If your experience is in sales or if you have a history of successful deals or projects in corporate management, list them all and then perhaps categorize these by company, total dollar amount, or even by decade. This will allow you to group accomplishments together when you discuss them.


"I successfully managed multiple building projects, from planning through completion, including…"

"My successfully managed deals with x, y, and z all resulted in tripled sales for the company."

Step 2 — Avoid redundant and wordy expressions

This is just a rule for good writing, and one that you should follow at all times and in all communication, but keep in mind that it is especially important when word count is limited. Redundant expressions could be taking up valuable space that would be better filled with other information. Here is a list of some of the most common wordy expressions people tend to use, as well as words that can easily replace them while also lowering word count.
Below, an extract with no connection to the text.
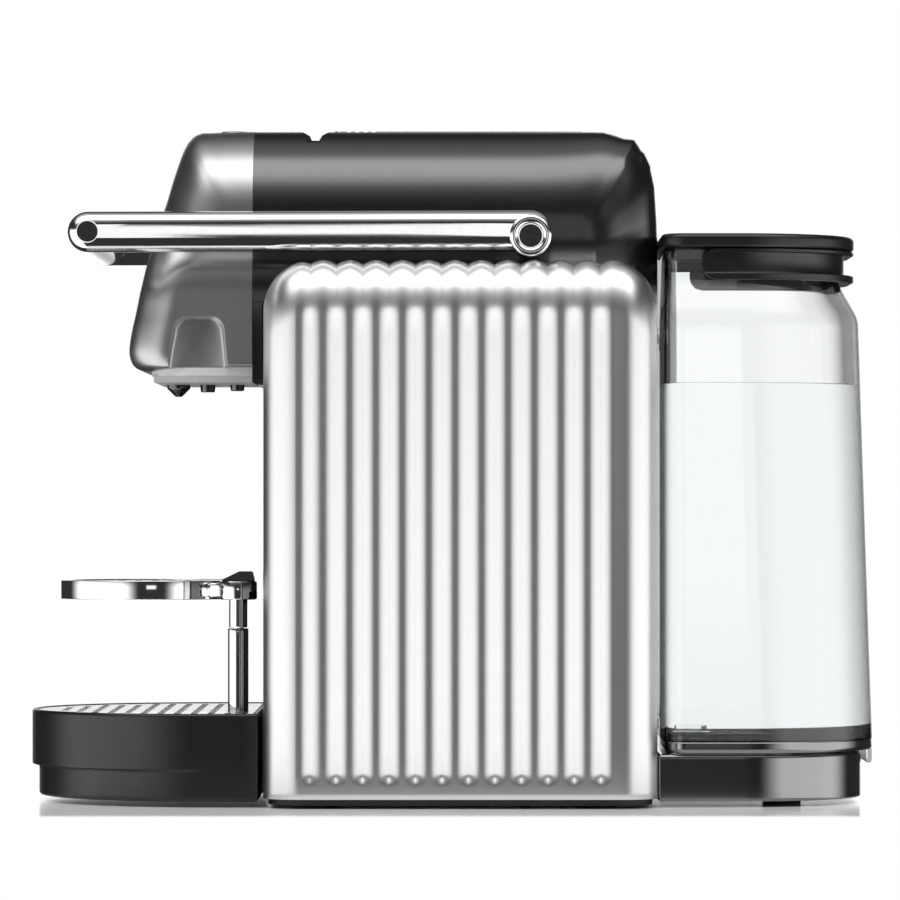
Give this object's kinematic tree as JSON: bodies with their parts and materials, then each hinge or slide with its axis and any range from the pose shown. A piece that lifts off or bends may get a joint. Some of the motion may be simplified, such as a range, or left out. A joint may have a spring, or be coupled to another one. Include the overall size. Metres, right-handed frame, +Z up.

"is indicative of" – indicates

"had occasion to be" – was

"owing to the fact that" – since

"take into consideration" – consider

"in spite of the fact that" – although

Step 3 — Don't provide unnecessary details

While discussing your personal reasons for getting into a specific career might be effective on some essays, you generally want to leave this information out of an essay requiring low word count unless you are specifically asked this question. Family history, tragedy, life-changing events, and epiphanies about one's future are all excellent topics of discussion in interviews, etc., but almost always take up too much space when word count is an issue.

In this same vein, discussing specifics about your job requirements, research results, or sales numbers will also use up too much space when a general overview is what the admissions or job search committee is seeking from your essay. If the search committee reading your writing is interested in learning more specific details, you can be sure that they will ask for those details in interviews that will follow if you are chosen as a potential candidate.

Step 4 — Don't repeat what you have already mentioned in other parts of the application

Most applications require multiple essays and generally each essay has its own word count. This allows you to choose which essay best allows you to showcase your accomplishments and/or publications without repeating the same information in each. In such cases, you might use one essay to focus on the profits you've brought to a company or the dollar amount of grants you've written for academic research, while using another to focus on your volunteer work, community service, and participation in the global community at large.

Also, many applications will ask that you list individual research publications, sales awards, or positions held within a company, so spending a large portion of word count repeating this information is not necessary. Again – the use of categorization will help to mention your accomplishments in brief, while they might be given more attention and more detail in other parts of your application or essays.

The most important thing to keep in mind with repeated information is that admissions committees or hiring committees will have your entire application packet in front of them when considering your candidacy for the position or potential admission to an academic program. Don't look at each essay or each part of your application individually – consider the information contained within as a whole. This will help when you might be tempted to overly repeat information or provide details within a word count restricted essay that are not necessary to provide.